Inspiration Games organisers: ‘Special times require special approaches’


When the global coronavirus pandemic forced the cancellation of this year's Wanda Diamond League final, organisers of Zurich's Weltklasse meeting decided that Covid-19 wouldn't entirely wipe their competition from the European summer calendar. With travel restrictions likely to keep athletes from their event, Zurich decided to go to the athletes. Thus, the Inspiration Games set for 9 July, which will bring together 30 world-class athletes competing in eight disciplines across seven venues.

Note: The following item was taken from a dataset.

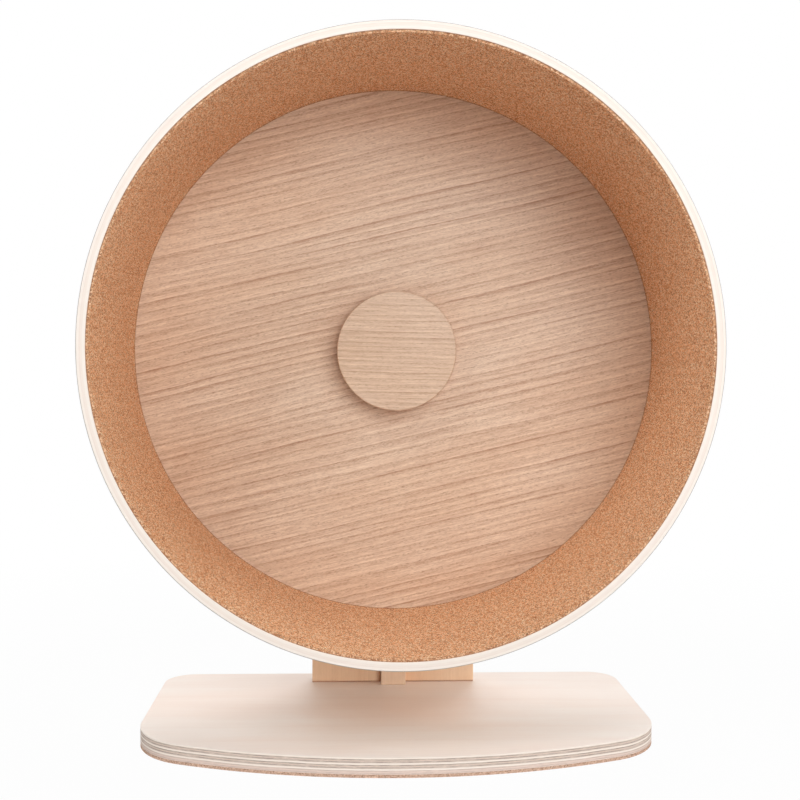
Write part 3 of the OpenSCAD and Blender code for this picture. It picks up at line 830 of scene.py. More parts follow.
# %% Model the track
GLUED_R = CORK_R - 0.1 * MM


def split_section(bm, low_y, high_y, cuts):
    """Cut the section's edges on its cork side, between two places along the axle."""
    chosen = []
    for edge in bm.edges:
        middle = (edge.verts[0].co + edge.verts[1].co) / 2
        if low_y < middle.y < high_y and middle.z - AXLE.z < GLUED_R:
            chosen.append(edge)
    bmesh.ops.subdivide_edges(bm, edges=chosen, cuts=cuts)


def crumble(place, size):
    """A noise from 0 to 1 that changes over a given size and is the same in each run."""
    return 0.5 + 0.5 * noise.noise(place / size)


def line_with_cork():
    """The lining: a wall with small unevenness and a crumbled front edge."""
    bm = bmesh.new()
    fine_depth = track_low.y + 3 * MM
    draw_section(bm, [
        (CORK_R, track_low.y, 0), (TRACK_R, track_low.y, 0), (TRACK_R, fine_depth, 0),
        (TRACK_R, track_high.y, 0), (CORK_R, track_high.y, 0),
    ])
    near = 0.01 * MM
    split_section(bm, fine_depth + near, track_high.y - near, 20)
    split_section(bm, track_low.y + near, fine_depth, 3)
    split_section(bm, track_low.y - near, track_low.y + near, 2)
    turn_about_axle(bm, 900)
    torn_reach, torn_back, torn_outward = mm(1.2, 0.6, 0.28)
    for point in bm.verts:
        outward = Vector((point.co.x, 0, point.co.z - AXLE.z))
        if outward.length > GLUED_R:
            continue
        outward.normalize()
        unevenness = 0.1 * MM * crumble(point.co, 9 * MM)
        from_front = point.co.y - track_low.y
        if from_front < torn_reach:
            torn = crumble(point.co, 0.9 * MM) ** 2 * (1 - from_front / torn_reach)
            point.co.y += torn_back * torn
            unevenness += torn_outward * torn
        point.co += outward * unevenness
    bm.normal_update()
    to_piece(
        bm, "cork_track", ["running_track"], [cork_lining, cork_cut],
        pick=lambda face: face.normal.y < -0.6,
    )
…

“Special times require special approaches and that’s what we invented,” meeting co-director Andreas Hediger said.

Those approaches will face a unique set of challenges - and will be met by a first-of-their-kind set of solutions.

Take the women's 150m, for example, one of the marquee events, that will feature Olympic legend Allyson Felix, Olympic 400m champion Shaunae Miller-Uibo and Swiss star Mujinga Kambundji squaring off in a cross-continental three-way battle. Felix will compete in Walnut, California, near Los Angeles; Miller-Uibo in Bradenton, Florida, near Tampa, about 4000km to the east; and Kambundji in Zurich's Letzigrund Stadium, another 8000km and six time zones away. 

They'll be joined by a software system built around the start guns, which will be synchronised and operated centrally from Zurich. That means the race will start at the same global time in the three venues - a first in athletics. A slight lag time is necessary in order to create the accurate triple screen that will be broadcast to viewers. Broadcaster decided on a two-minute delay to ensure that everything comes out just right.

While officially dubbed as an exhibition event on the Wanda Diamond League tour, Hediger said that everything will be in place to ensure that all performances are ratifiable: from false start and photo finish equipment to wind gauges.

With athletes going head-to-head in different venues on separate continents, conditions, and the influence of conditions, will naturally vary. "We have to accept that," Hediger said.

While competitors in the track events will be running solo - time trials in effect - participants in the men's triple jump and men's and women's pole vault will be able to watch the competition unfold.

Venues will also allow spectators, in line with local social distancing restrictions.

"We made sure that we will have some people along the (field event) runways giving some rhythmic clapping during the approach and cheering after the jumps,” Hediger said. “Just to have some live interaction for the athletes.

"But it will be a challenge for the athletes. Running solo will be unusual.”

The disciplines were built around the athletes the organisers hoped to feature, including world 200m champion Noah Lyles, 400m hurdles world champion and world record holder Dalilah Muhammad, Olympic 110m hurdles champion Omar McLeod, world and Olympic triple jump champion Christian Taylor and Katerina Stefanidi, the reigning Olympic pole vault champion.

The unusual, or non-tradition distances on the programme - a men's 100y dash, a women's 150m sprint and women's 300m hurdles - are along the lines of a season's opener, Hediger said, like a kick-off event so athletes won't need to face any unnecessary pressures.

A paycheck is also guaranteed, with USD$ 10,000 going to the winner, $6000 for second place and $4000 for third. Organisers earmarked $200,000 for their athlete budget.

On the broadcast side, host broadcaster SRG SSR will have 20 cameras covering the competition - a more conventional edition of the Weltklasses require 26 to 28 - and in total will require about 60 people to bring the broadcast to the world. On the management side, about 20 people are bringing the meeting together, Hediger said, on top of the 180 or so working on the competitions side, the usual backbone of any successful athletics meeting.